Part of the key is the use of the "git gc --aggressive" tool to flush
history of pruned content. Yes, this flushes history, and is
considered a sin, Sin, ***SIN*** for those who consider a complete and
pristine history of the entire source tree the whole point of a source
control system. But in practice..... most branches and tags are
pointless after long enough. and it only takes a few accidental
commits of bulky binaries or of inappropriately imported content to
clutter and even legally encumber a source control system.
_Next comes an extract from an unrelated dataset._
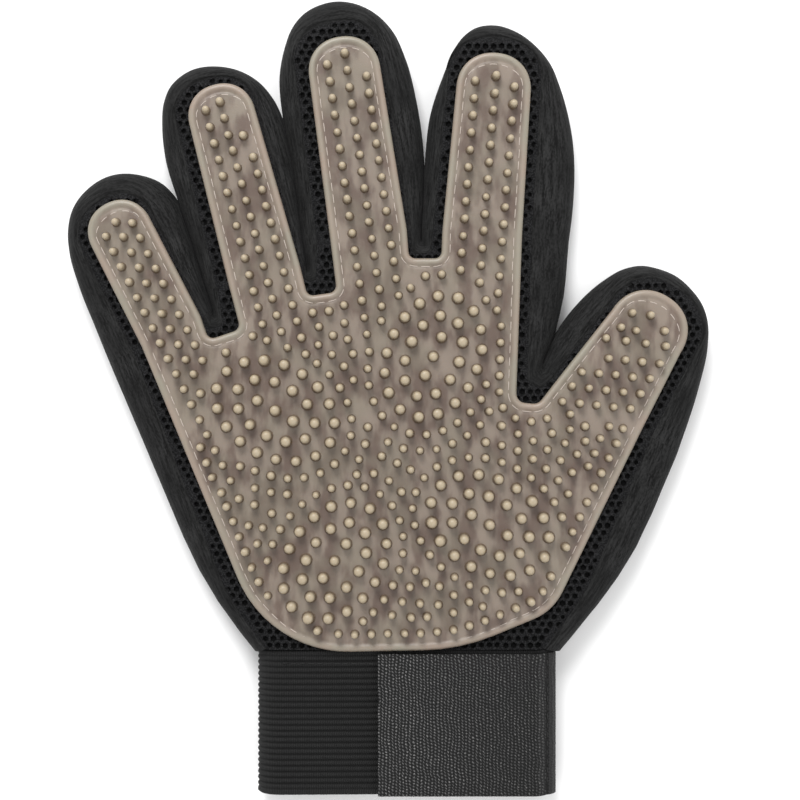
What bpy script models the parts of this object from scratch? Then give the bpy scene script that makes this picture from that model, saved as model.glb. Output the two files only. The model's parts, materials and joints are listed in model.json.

Like
pruning any history, it needs to be done cautiously or important
material can be lost..

Re: Problem with svndumpfilter

Posted by Stefan Sperling <st...@elego.de>.
On Wed, Jun 06, 2018 at 03:12:20PM -0400, Alfred von Campe wrote:
> I’m trying to remove two sensitive directories from a repo so we can have a 3rd party work on it.  I first dumped the entire repo, and now I’m trying to remove two directories from one particular branch.  But svndumpfilter keeps failing as follows:
> 
> $ svndumpfilter exclude branches/develop/dir1 branches/develop/dir2  < repo.dump > repo-nodir12.dump
> svndumpfilter: E200003: Invalid copy source path '/branches/develop/dir2'
> 
> I’ve tried this both from a full incremental dump of the repo as well as a non-incremental dump of the repo starting from the revision that branches/develop was created.  It always fails after the exact same revision.
> 
> Is there anything I can do to work around this issue?
> 
> Alfred

Yes, you can update to 1.10 and use svnadmin dump --exclude
instead of using svndumpfilter.
See http://subversion.apache.org/docs/release-notes/1.10.html#dump-include-exclude

An alternative that works with earlier releases is to set up svnsync
replication and configure authz access rules for the sync user which
forbid read access to the paths you want to exclude. svnsync will deal
with missing copy sources by translating copies into additions.